Tree roots may also cause problems.  In Butler v Standard Telephone, trees were planted whose roots, which extended under the neighbour's land, sucking moisture from the clay soil under the houses, leading to subsidence and cracks in the walls.
Although the roots may well have 'trespassed' into the neighbouring property, a claim for nuisance is the correct approach, and, in this case, was upheld by the Court despite an argument from the defendant company that it could not be liable as it had no reason to realise the trees were causing damage.  It ruled that anyone who plants trees ought to appreciate their destructive potential and indeed guidance is now available which recommends minimum planting distances from nearby buildings for different types of trees. 



References
1.  Housing Act 1988, s.2(1).
2.  Housing Act 1988, Sch.1, para 6
3.  Local Govt Finance Act 1988, s.2
4.  An offence under the Vagrancy Act, 1824.

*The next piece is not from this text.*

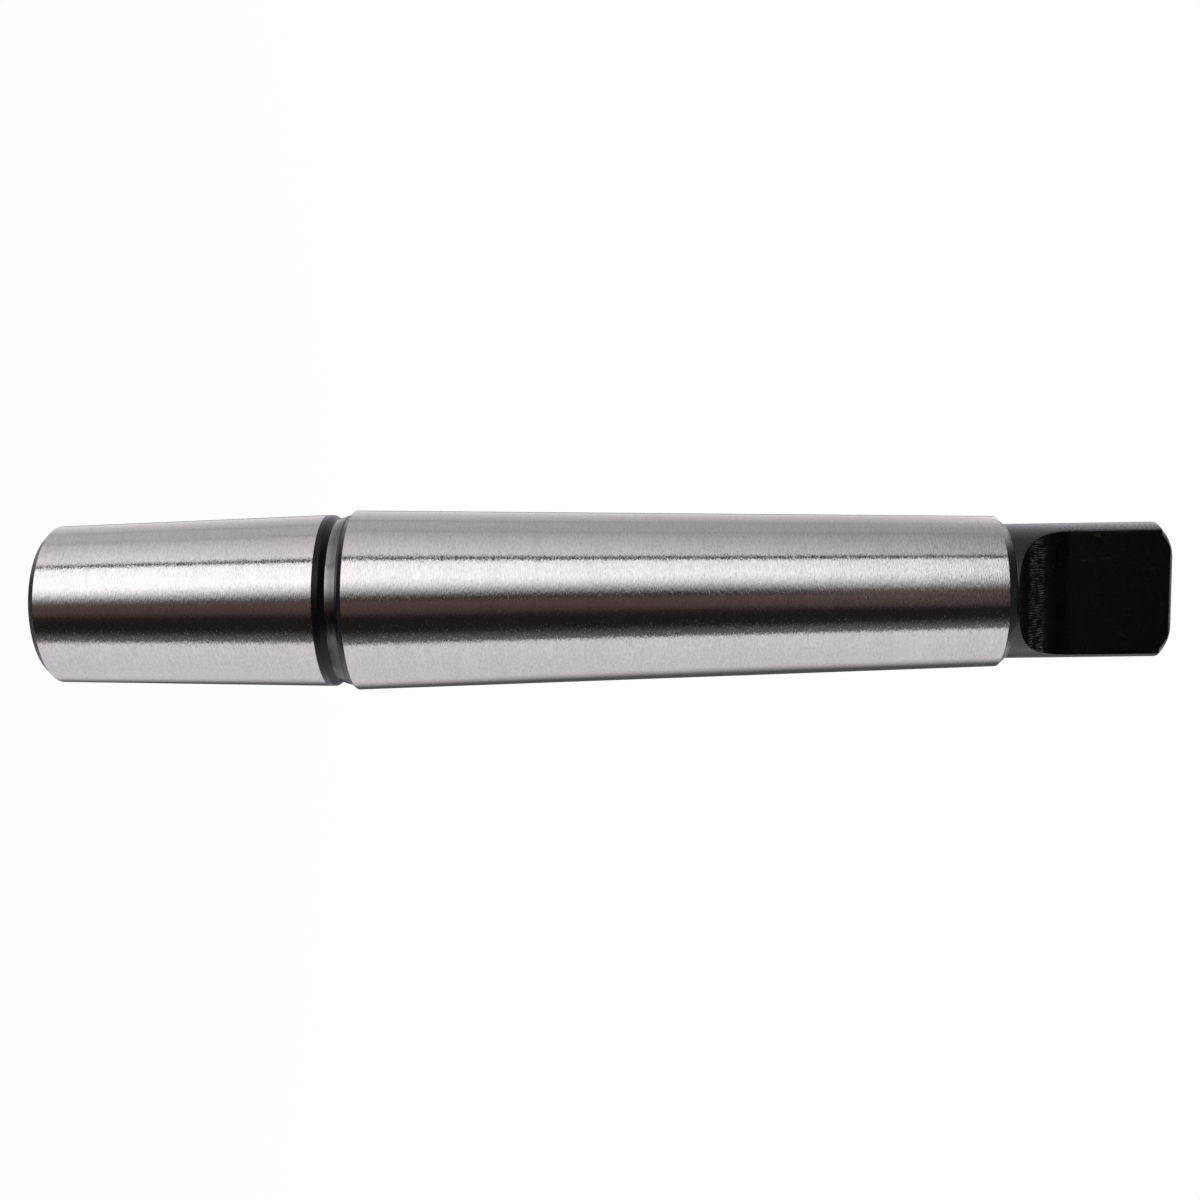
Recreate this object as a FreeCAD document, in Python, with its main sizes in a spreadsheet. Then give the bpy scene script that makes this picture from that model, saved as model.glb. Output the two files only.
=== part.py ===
"""Drill chuck arbor, turned, milled and ground from one bar.

The arbor stands on its nose: z = 0 is the nose end face and +Z runs along the axis to the tang. From the
bottom up it has the short taper that carries the chuck, a relief groove, the long tapered shank that seats in
the spindle, a reduced neck and a tang with two milled flats that face -Y and +Y. Both ends keep the centres
on which the tapers were ground. Lengths are in millimetres and angles in degrees.
"""

import FreeCAD, Part
import math
import os

import Sketcher

# Driving sizes. A taper rate is the change of diameter for each millimetre of length.
SIZES = {
    # chuck taper, a number 6 short taper
    "nose_length": 27.9,
    "nose_diameter": 17.17,
    "nose_taper_rate": 0.05189,
    "nose_chamfer": 0.75,
    # relief groove between the two ground tapers, its root this far under the lower of its two edges
    "relief_land": 0.6,
    "relief_fall": 0.58,
    "relief_rise": 1.02,
    "relief_margin": 0.2,
    "relief_depth": 0.315,
    "relief_lip_round": 0.3,
    "relief_root_round": 0.2,
    # spindle taper, a number 2 self-holding shank
    "shank_length": 63.5,
    "shank_diameter": 18.0,
    "shank_taper_rate": 0.04995,
    "shank_chamfer": 0.5,
    # neck and tang, the neck a step under the small end of the taper so that it clears the socket
    "neck_step": 0.8,
    "neck_bevel": 0.85,
    "neck_root_round": 0.2,
    "tang_reach": 16.6,
    "tang_crown_radius": 3.75,
    "tang_crown_depth": 1.15,
    "tang_thickness": 5.2,
    "tang_flat_length": 9.6,
    "tang_cutter_radius": 6.5,
    "tang_edge_round": 0.25,
    # lathe centres: the cone's mouth, its pilot drill and the drilled depth
    "centre_cone_angle": 60.0,
    "centre_point_angle": 118.0,
    "nose_centre_mouth": 6.7,
    "nose_centre_drill": 3.15,
    "nose_centre_depth": 6.5,
    "tang_centre_mouth": 4.25,
    "tang_centre_drill": 2.0,
    "tang_centre_depth": 4.5,
    # how far a cutting outline passes the outside of the stock
    "overcut": 2.0,
}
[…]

5.  Hunt v WH Cook (1922) 66 Sol Jo 557 The reader may recall the Devon case of Corky the cockerel reported in the national press in 1996
6.  See Letting Update, Oct 98, p15
7. Environmental Protection Act 1990, s.79(6).
8.  Prevention of Damage by Pests Act 1949 (rats, mice, insects and mites).
9.  Habinteg Housing Association v James, (1995) 27 HLR 299.
10.  Smith v Marrable (1843) 152 ER 693
11.  Hibber v McKiernon [1948] 2 KB 142.
12.  Jones v. Price [1965] 2 QB 618
13.  See Protected Trees - DOE boolet.
14.  Highways Act 1980, s.136
15.  For further information, see Gardens and the Law.
16.  See Letting Update, Oct 98, p18
17.  Butler v Standard Telephone and Cables [1940].